Les éditions du CNRS rééditent « Les atomes », le livre de Jean Perrin publié il y a un siècle 1.
Introduite dès l’Antiquité, l’hypothèse atomique est l’hypothèse d’une structure discontinue de la matière à l’échelle microscopique, cette matière étant constituée de « briques élémentaires » que sont les atomes.
Cette hypothèse n’a réellement commencée à recevoir de support expérimental qu’avec le développement de la chimie quantitative au XVIIIe siècle. Dans la communauté des physiciens, certains, comme les « énergétistes », sont restés hostiles à l’hypothèse atomique jusqu’au début du XXe siècle, en dépit des succès de la « théorie cinétique des gaz » développée avec virtuosité par Maxwell et Boltzmann dans la seconde moitié du XIXe siècle 2.
Un tournant s’opère en 1905 lorsque Einstein donne la première description théorique correcte du mouvement Brownien, un curieux mouvement d’apparence aléatoire, découvert expérimentalement en 1826 par le botaniste écossais Robert Brown.

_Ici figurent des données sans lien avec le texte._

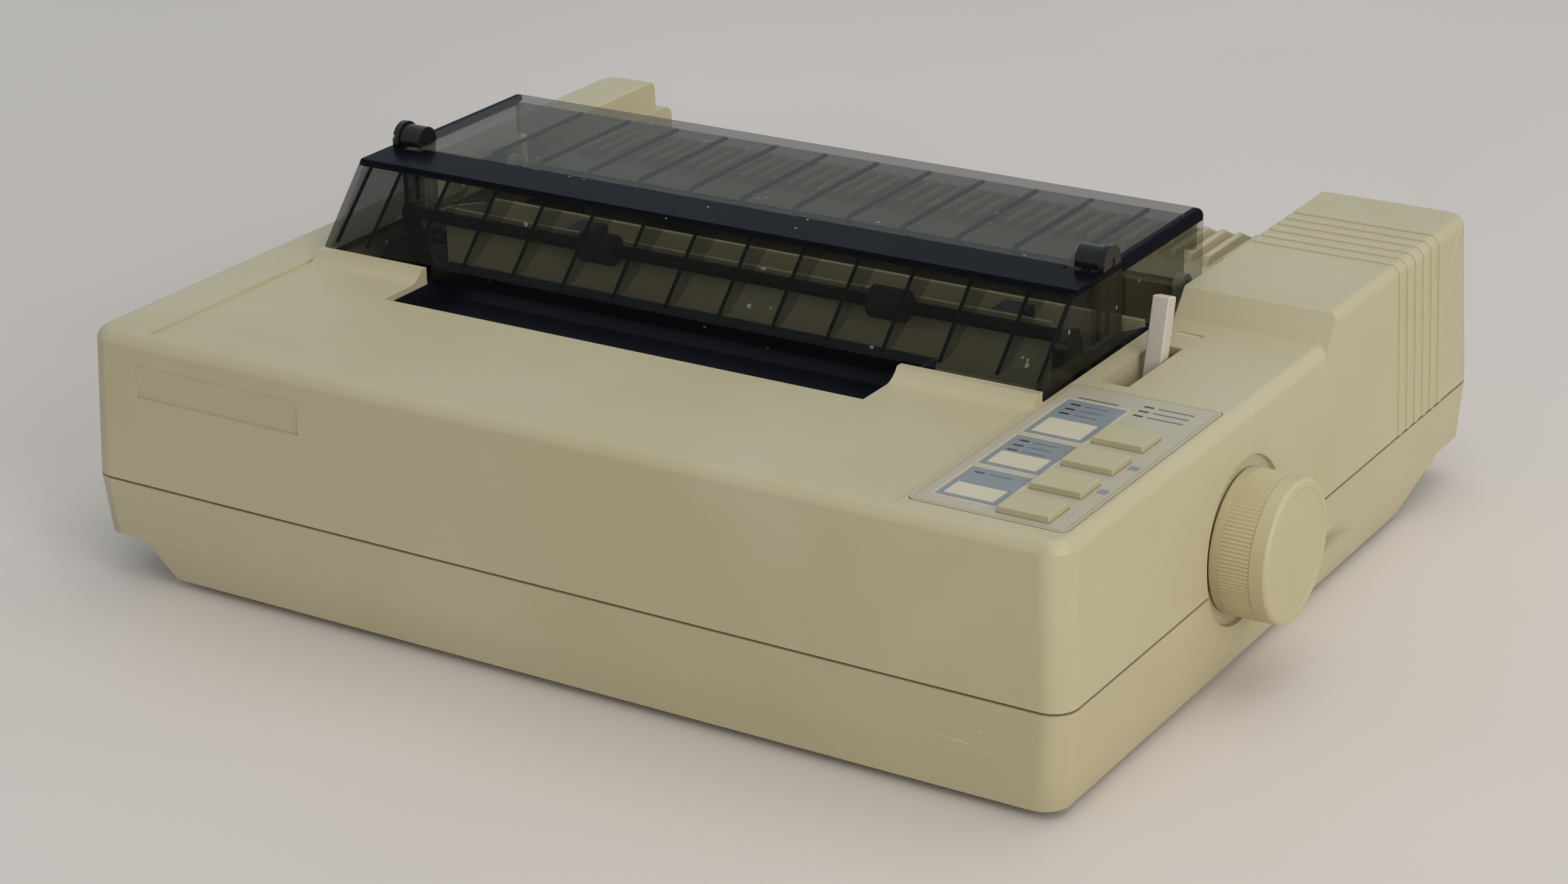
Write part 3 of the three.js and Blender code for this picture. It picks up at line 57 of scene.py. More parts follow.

Inspiré par le travail théorique d’Einstein, le physicien français Jean Perrin (1870-1942) réalisa vers 1908 un ensemble d’expériences consacrées à le mesure du nombre d’Avogadro. Les résultats convergents de ces expériences finiront par emporter l’adhésion de la communauté scientifique en faveur de l’existence des atomes ; l’ensemble de ces travaux sont résumés dans le livre 3. Jean Perrin a reçu le prix Nobel de physique 1926 « pour ses travaux sur la structure discontinue de la matière, et en particulier pour sa découverte de l’équilibre de sédimentation.«
Paradoxalement, l’enseignement français resta longtemps à la traine. Ainsi, le physicien français Philippe Nozières écrit-il dans sa biographie de Pierre-Gilles de Gennes 4 :
« Nous nous retrouvons ensemble rue d’Ulm en novembre 1951, dans une promotion qui, pour la première fois, contient une majorité de physiciens. Les deux premières années sont consacrées à la licence, d’abord la physique puis la chimie. Hélas, l’enseignement de la physique à la Sorbonne est sclérosé, entièrement fermé à la physique du XXe siècle. La relativité et la mécanique quantique, qui ont changé le monde, n’existent pas. La thermodynamique ignore la physique statistique – même les équations de Maxwell, vieilles de 75 ans, sont renvoyées à un stade ultérieur. »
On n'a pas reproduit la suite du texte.